Female readers can jump all over my sexist self in outrage if you want, but it certainly seems to me that life as a junior high girl is dramatically different from life as a junior high boy, and this is one of the ways in which it differs.
Anyway, that's my way-more-than-two-cents on praise.
Kenny
P.S. I didn't really illustrate Rule #1 ("Good praise is about the person you're praising, not about yourself"); so I'll toss this in.

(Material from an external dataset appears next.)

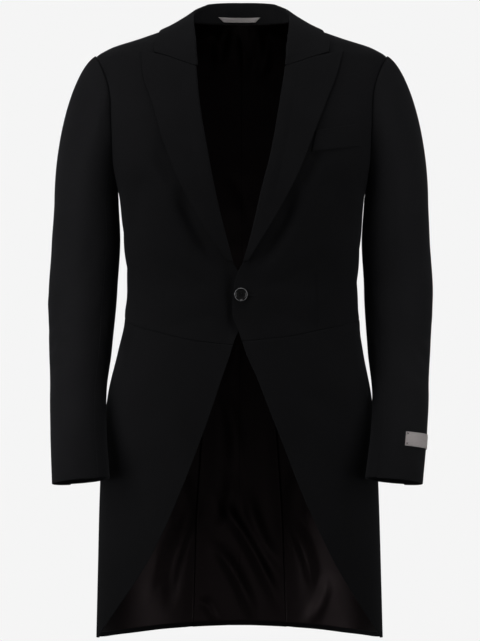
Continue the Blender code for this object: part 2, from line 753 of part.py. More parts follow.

My wife is (as those of you who've read her book can attest) a talented and enthusiastic writer, and she has down through the years written her share of poetry. Now, I love good poetry, and I know that what I write does NOT qualify; and so I don't write it. But for our first anniversary, I decided to write her a poem, because I was trying to be Mister Romance and that seemed like a romantic thing to do. It was a big success, because it was the last thing she expected me to do and so I got so many points just for trying that it didn't matter whether it was really any good. I didn't think much of it as poetry then (and still don't -- in the little I remember of it, there are lines that make me physically wince); and I've never written another one. But what strikes me now, looking back, is how bad it was as praise.
Here, I'll explain. I won't inflict the poem itself on you. But it had six stanzas, thirty-seven lines -- and I think probably only about five of those lines were about her, while the rest nattered on and on about me in various ways. When it's all said and done, in thirty-seven lines all I really managed to say about her was that she had sparkling eyes and a devastating smile, and that I really liked being with her. This, for a woman who by any standards should be very easy to praise. And that was when I was trying to be romantic. Thank God she gave me points for effort.
Anyway, that's what I mean about how real praise is about the other person, not about yourself.